News

1st District candidates face off: Progressive, Republican challenge Olver

26th August 2008


1st District candidates face off: Progressive, Republican challenge Olver

Published: Tuesday, August 26, 2008

GREENFIELD -- The two candidates at Monday's political forum stood, politically speaking, to the right and left of Congressman John W. Olver. The only one missing was Olver.

 

The two-hour-long session at the Greenfield Public Library was among the last in a series of 26 ''town hall meetings'' planned by Republican candidate Nathan Bech, 34, of West Springfield. The veteran of the wars in Iraq and Afghanistan is hosting the sessions this month as part of his bid to unseat the 17-year House veteran from Amherst, who was attending the opening of the Democratic National Convention in Denver Monday.

But while Democrat Olver hasn't accepted Bech's invitation to attend the Republican candidate's sessions, Stockbridge Democrat Robert Feuer -- a progressive Democrat challenging the incumbent in the Sept. 16 state primary -- was on hand, along with about a dozen members of the public and supporters of the two.

A spokeswoman for Olver said earlier Monday that he would not attend campaign functions until the current Congressional session ends after September.

Although Bech and Feuer remained cordial throughout their 15-minute presentations and question-and-answer sessions, they differed on virtually every issue but one: that the First Congressional District deserved better representation in Congress than it was getting from Olver.

Bech criticized Olver for his opposition to drilling for offshore oil or in the Alaskan National Wildlife Refuge and to building a fence along the Mexican border, and called his support for earmarks ''wasteful uses of taxpayer money'' -- even those benefiting the district.

Earlier Monday, Bech scheduled but then did not attend a Bank Row press conference to blast Olver's work in getting $250,000 ''for a boarded up bank that's been closed for decades … We should confine bank bailouts to those financial institutions that actually hold deposits.'' He also criticized Olver's work in getting $200,000 for a citizens' group to renovate a movie theater in downtown Amherst, asking, ''Doesn't the First Amendment provide for separation between the arts and government?'' Feuer, a 6-year lawyer and Coast Guard veteran, said he decided to try to unseat Olver after the fellow Democrat refused to support his efforts to impeach President George W. Bush and Vice President Dick Cheney.

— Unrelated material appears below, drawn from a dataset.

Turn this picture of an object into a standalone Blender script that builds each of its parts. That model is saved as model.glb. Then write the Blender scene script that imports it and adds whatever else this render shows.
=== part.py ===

During Monday's meeting, he voiced support for a single-payer health plan and his opposition to the Iraq war, which he termed a ''foreign hostile occupation. I don't buy that we're at war; I don't know what nation we're at war with.''

When the two candidates differed on drilling for additional oil -- Feuer emphasizing a pressing need to develop renewable technologies with ''the lion's share of investments,'' while Bech called that a ''long-term'' strategy -- Donna Peterson of Greenfield said, ''Nate, I'm a Republican, and I want so bad to vote for you, but what Bob is saying is where my vote is headed … The longer we talk about drilling in America, the further we are from new technologies. I just see it getting put off and put off.''

Peterson also questioned when Bech said he would do away entirely with the so-called ''death tax,'' and Feuer said he would favor a ''hybrid,'' reforming the inheritance tax but ''using the tax code to reward good economic behavior.'' Feuer said the Reagan-inspired tax reforms, rather than resulting in a trickle-down effect, has meant more ''being collected from the rest of us. … We've been trickled on long enough.'' Repealing the inheritance tax, Peterson told Bech, ''We're going to have a nation of a few princes and princesses, and a lot of very poor people.''

Richard LaFrance of Whately pressed the candidates on health-care reform, asking Bech, ''What's wrong with a single-payer pie? Why pay these (insurance) people $1.2 trillion a year for scaling pieces of paper back and forth?'' Bech responded that states could experiment with single-payer approaches to see how they work, but the U.S. health care system is too large to be overhauled all at once. Instead, he called for lowering health-care costs through tort reform, bulk drug purchases and emphasis on prevention programs.

Asked whether they favor a line-item veto, Bech responded that he did, while Feuer said, ''I don't agree that all that power should be in the hands of one man to undo that (congressional) deliberation.''

Bech, who has held similar sessions in Shelburne, Orange, Sunderland and other communities around the 107-town district, attracted three people to a meeting Monday morning at Bernardston Town Hall.